风场测量雷达是我国风云系列气象卫星的第一部主动遥感仪器，是国际上第一部星载双频双极化散射计，采用先进的扇形波束圆锥扫描体制，通过地球系统的后向散射测量获取全球海面风场、土壤湿度和海冰覆盖等地球物理参数。本文介绍了风场测量雷达的测量原理、信号特性与主要性能指标，给出了风场测量雷达数据预处理方法；根据卫星发射后的测试数据，初步分析了仪器在轨工作性能。分析结果表明，风场测量雷达在轨状态良好，性能指标达到预期，为其数据的遥感应用、同化应用与天气预报奠定了基础。

The Wind Radar (WindRAD) onboard Fengyun-3E (FY-3E) meteorological satellite is the first active remote sensing instrument of China"s Fengyun series satellites and the first spaceborne dual frequency & dual polarization scatterometer in the world. Spaceborne scatterometer is important remote sensing instrument for measuring meteorological and ocean parameters, which obtains geophysical parameters such as wind speed and wind direction on the global ocean surface through backscattering measurement of the earth system. WindRAD uses the advanced fan beam with conical scanning system, mainly aiming at measuring the sea surface wind vector all weather and all day with high precision as well as high resolution. In addition, the WindRAD can also measure soil moisture, sea ice and other geophysical parameters. This paper aims to give the preliminary evaluation of in-orbit performance for the WindRAD. The observation principle, signal characteristics and main performance indicators of the WindRAD are introduced, and the detailed data preprocessing method is proposed, that is, the level 1 processing to generate backscattering coefficient of global land and sea surface. According to WindRAD’s in-orbit test after the launch in 2021, the performance of the instrument is preliminarily analyzed. Key telemetry parameters including rotation speed, internal calibration value and temperatures of important components are analyzed. Azimuth resolution, range resolution, observation swath width, radiometric resolution, and internal calibration accuracy are evaluated using WindRAD actual remote sensing data as well as parameters measured before the launch. The analysis results show that WindRAD works steadily in orbit, all of the performance indicators meet the expectations, and can provide high-quality backscattering coefficient data in both C and Ku bands for product retrieval. This work paves the way for WindRAD remote sensing application, assimilation application and weather forecast.
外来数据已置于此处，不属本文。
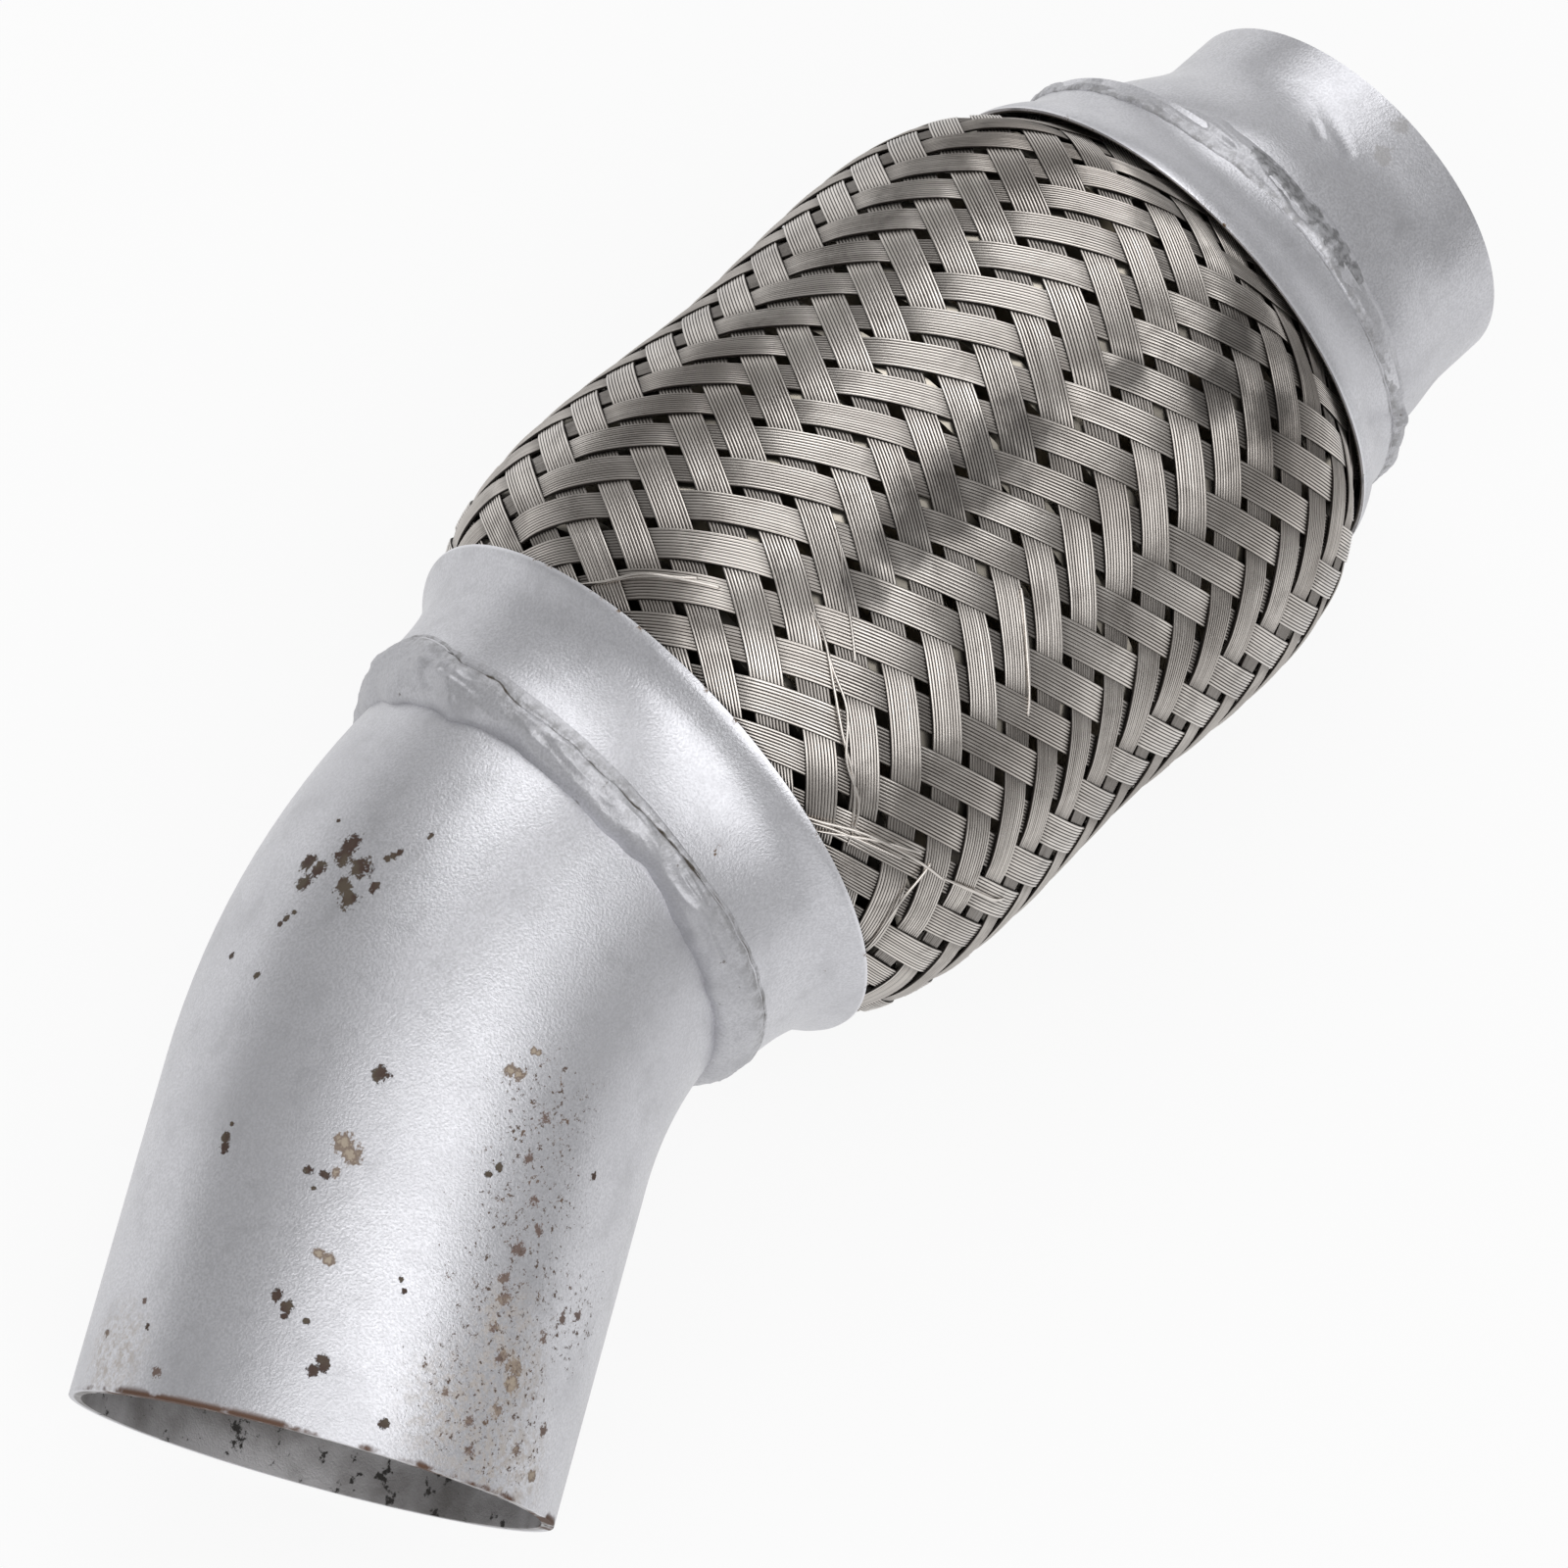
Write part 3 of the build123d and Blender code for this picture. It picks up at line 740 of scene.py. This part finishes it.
bare = weld_look.away([(on_pipe(x, angle, 34.2), reach * 1.5) for x, angle, reach in BARE])
bare = (bare + (weld_look.noise(620, 4, 0.65) - 0.5) * 1.4).ramp(0.7, 1.0, 1.0, 0.0)
weld_look.coat(bare * (0.45 + weld_look.noise(900, 3).ramp(0.4, 0.6) * 0.45), (0.17, 0.17, 0.175), 0.5, 0.6)
weld_look.rough = weld_look.rough + 0.09
weld_look.bump(weld_look.noise(430, 4, 0.6), 0.11)
weld_look.done()
for piece in (inlet_bead, outlet_bead):
    dress(piece, weld_look)

# %% [markdown]
# ## The braid
#
# The braid's middle line swells into two bellies and narrows under the caps.
# Each band is named by its own angle, and its place along the band by the angle
# of the band that it crosses there. The point where two such angles meet lies
# half way between them round the pipe, and as far along as they differ.

# %% Barrel line
BARREL = (
    (-62.4, 33.75), (-57.2, 33.8), (-53.2, 34.9), (-49.2, 38.0), (-44.0, 41.4), (-36.0, 43.7),
    (-24.0, 44.55), (-12.0, 44.05), (0.0, 43.5), (12.0, 44.05), (24.0, 44.55), (36.0, 43.5),
    (44.0, 40.7), (49.2, 36.4), (53.2, 34.2), (57.2, 33.3), (59.9, 33.25),
)
barrel_x = np.array([x for x, _ in BARREL])
barrel_r = np.array([r for _, r in BARREL])


def through(x, xs, ys):
    """A smooth curve through points, with the slope at each taken from its neighbours."""
    slope = np.gradient(ys, xs)
    i = np.clip(np.searchsorted(xs, x) - 1, 0, len(xs) - 2)
    step = xs[i + 1] - xs[i]
    t = (x - xs[i]) / step
    hump = (1 + 2 * t) * (1 - t) ** 2 * ys[i] + t**2 * (3 - 2 * t) * ys[i + 1]
    return hump + step * (t * (1 - t) ** 2 * slope[i] + t**2 * (t - 1) * slope[i + 1])


fine_x = np.linspace(barrel_x[0], barrel_x[-1], 1201)
fine_r = through(fine_x, barrel_x, barrel_r)
fine_s = np.concatenate([[0], np.cumsum(np.hypot(np.diff(fine_x), np.diff(fine_r)))])
fine_s -= np.interp(0, fine_x, fine_s)
print("length of the barrel line", round(float(np.ptp(fine_s)), 2))

# %% [markdown]
# Twenty-four bands run each way, of ten wires each. A band lies over two
# bands of the other hand and then under two, and the places where it goes over
# line up in rows along the pipe. Across a band each wire is a crest between two
# furrows, and two more columns of points close the band underneath. Each band
# drifts and widens a little along its way, so that no two are quite alike.
# `TURN` is how many degrees a band turns for each millimetre along the barrel.

# %% Bands
BANDS = 24
PITCH = 360 / BANDS
TURN = 2.2556
WIRES = 10
TOP = 2 * WIRES + 1
HALF_WIDTH = 5.45
RISE = 0.27
STEEPNESS = 1.9
WIRE_RADIUS = 0.2
OVER_ROW = 26.0
PHASE = {1: 18.5, -1: 26.0}
ROWS = 200
KNOTS = 9
DRIFT = 0.35
WIDTH_SPREAD = 0.035
HEIGHT_SPREAD = 0.012
rng = np.random.default_rng(7)


def weave(hand, own, met):
    """How far a band lies above or below the middle line: 1 is over, -1 is under."""
    turn_angle = ((own + met) / 2 - OVER_ROW) * BANDS / 2
    wave = np.cos(np.radians(turn_angle))
    return hand * np.tanh(STEEPNESS * wave) / np.tanh(STEEPNESS)


def slow_change(spread):
    """A value for each row that changes slowly along a band, by chance."""
    return np.interp(np.linspace(0, KNOTS - 1, ROWS), np.arange(KNOTS), rng.normal(0, spread, KNOTS))


def band(hand, index):
    """Points of one band, a row across it for each place along, and each point's marks.

    A point is named by two angles: its own band's, and that of the band it crosses there.
    """
    own = PHASE[hand] + PITCH * index
    reach = TURN * float(np.ptp(fine_s))
    met = np.linspace(own - reach, own + reach, ROWS)
    drift = slow_change(DRIFT)
    width = HALF_WIDTH * (1 + slow_change(WIDTH_SPREAD))
    groove = np.tile(np.where(np.arange(TOP) % 2, 0.0, 1.0), (ROWS, 1))
    own_at = own + drift[:, None] + width[:, None] * np.linspace(-1, 1, TOP)[None, :]
    met_at = np.repeat(met[:, None], TOP, 1)
    lift = weave(hand, own, met_at)
    height = RISE * lift + WIRE_RADIUS * (1 - 0.9 * groove)
    height += rng.normal(0, HEIGHT_SPREAD, (1, TOP))
    s = np.clip(hand * (met_at - own_at) / (2 * TURN), fine_s[0], fine_s[-1])
    x = np.interp(s, fine_s, fine_x)
    r = np.interp(s, fine_s, fine_r) + height
    below = np.interp(s[:, [-1, 0]], fine_s, fine_r) + RISE * lift[:, :2] - WIRE_RADIUS
    angle = np.radians((own_at + met_at) / 2)
    x = np.concatenate([x, x[:, [-1, 0]]], 1)
    r = np.concatenate([r, below], 1)
    angle = np.concatenate([angle, angle[:, [-1, 0]]], 1)
    shade = np.repeat(0.7 * rng.random(WIRES) + 0.3 * rng.random(), 2)
    marks = {
        "groove": np.concatenate([groove, np.ones((ROWS, 2))], 1),
        "shade": np.tile(np.concatenate([shade, [shade[-1], shade[-1], shade[0]]]), (ROWS, 1)),
        "lift": np.concatenate([lift, lift[:, :2]], 1),
    }
    return np.stack([x, r * np.cos(angle), r * np.sin(angle)], -1), marks


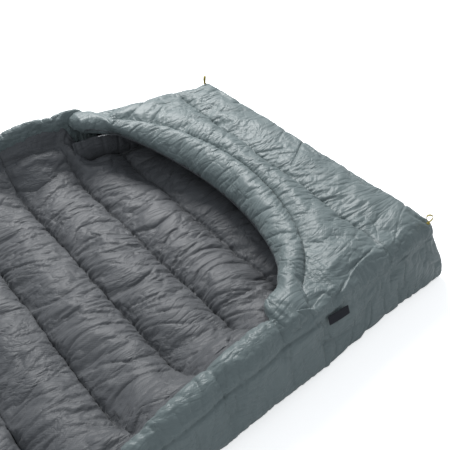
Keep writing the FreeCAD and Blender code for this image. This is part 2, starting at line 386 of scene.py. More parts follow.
def lining_piece(name, first, last):
    """Grid over chambers first to last: columns follow the edges, rows fall on the seams."""
    rows = int(round((last - first) * ROWS_A_CHAMBER)) + 1
    reach = np.linspace(first * PITCH, last * PITCH, rows)[:, None]
    across = np.linspace(-1.0, 1.0, LINING_COLUMNS)[None, :]
    x = across * lining_edge(across, reach)
    t = seam_fraction(reach)
    to_seam = np.minimum(t, 1 - t) * PITCH
    near_seam = np.exp(-to_seam / 0.034)
    chamber = np.floor(reach / PITCH + 1e-6)
    fan = fan_of_creases(x + 0.37 * chamber, t * PITCH, 11, 0.019)
    stitch = drift(x / 0.0065 + 0.37 * chamber, 0 * reach, 13)
    z = lining_height(x, reach)
    z = z - (0.0060 + 0.0090 * near_seam) * fan
    z = z + 0.0016 * stitch * np.exp(-to_seam / 0.008) - 0.002 * np.exp(-to_seam / 0.004)
    piece, _ = mesh_piece(name, place(x, reach, z), faces_of(rows, LINING_COLUMNS))
    mark_stitches(piece, to_seam, x)
    seam_row = np.broadcast_to(to_seam < 0.002, z.shape)
    border = np.zeros(z.shape, bool)
    border[[0, -1], :] = True
    border[:, [0, -1]] = True
    will_buckle(piece, (seam_row | border).ravel(), 0.05, 2.2, 0.010)
    print(name, len(piece.data.vertices), "points")
    return piece


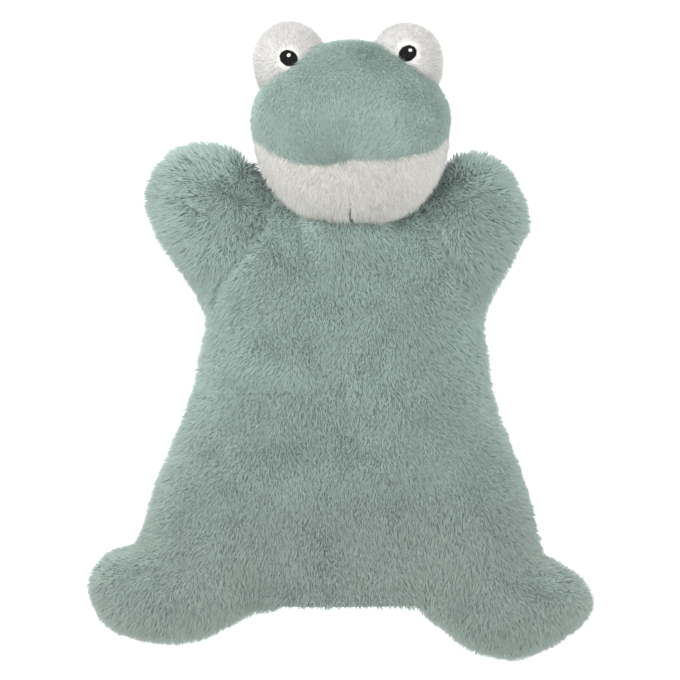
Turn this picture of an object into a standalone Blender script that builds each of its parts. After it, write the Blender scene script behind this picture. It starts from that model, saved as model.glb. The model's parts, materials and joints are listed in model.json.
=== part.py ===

WindRAD observation data is received and processed in FY-3E satellite ground system. The operational data is public to the users worldwide and can be obtained from the FENGYUN Satellite Data Center of National Satellite Meteorological Center, China Meteorological Administration (http://satellite.nsmc.org.cn/PortalSite/Data/DataView.aspx).